La publicité sous la loupe

Élections Canada milite pour que les géants du web offrent une « plus grande transparence » en ce qui a trait à la publicité à saveur électorale. Facebook Canada, par exemple, a récemment mis de l’avant différentes mesures pour mieux encadrer la publicité sur son réseau social, comme une nouvelle bibliothèque virtuelle conservant un inventaire. « C’est un pas dans la bonne direction, estime M. Perrault. Toutes les plateformes ne fonctionnent pas de la même façon », ajoute-t-il, précisant qu’Élections Canada adressera officiellement d’ici la fin du mois ses attentes en prévision du scrutin de l’automne. Pour sa part, Élections Canada s’imposera pour une première fois en 2019 de tenir un registre de « toutes ses communications » et publicités, notamment celles faites sur les réseaux sociaux, sur son site web, de façon à dissiper le doute devant l’apparition de messages malveillants ou faux, par exemple.

Simulation et formation

Élections Canada vient d’effectuer une simulation plus importante qu’à l’habitude, dans cinq circonscriptions canadiennes, dont Outremont à Montréal, pour entre autres mettre à l’essai ses nouveaux systèmes informatiques, remplacés après l’élection de 2015. « On a tout testé : les systèmes informatiques, les procédures, les manuels…, énumère Stéphane Perrault.
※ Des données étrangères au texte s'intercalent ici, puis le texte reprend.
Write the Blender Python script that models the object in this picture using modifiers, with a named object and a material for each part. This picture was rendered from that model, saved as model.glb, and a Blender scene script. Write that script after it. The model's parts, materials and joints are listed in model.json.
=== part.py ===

On forme des gens, on engage des travailleurs électoraux et on a plus de 4000 scénarios d’électeurs [mis à l’épreuve]. C’est une simulation qui dure 21 jours. » Par ailleurs, Élections Canada a offert une formation à tout son personnel sur l’hameçonnage. « Souvent, les choses les plus importantes sont celles de base. Ce qui est arrivé aux États-Unis, c’était de l’hameçonnage », illustre-t-il. Les partis politiques ont aussi été sensibilisés à l’importance de former leurs employés sur la question.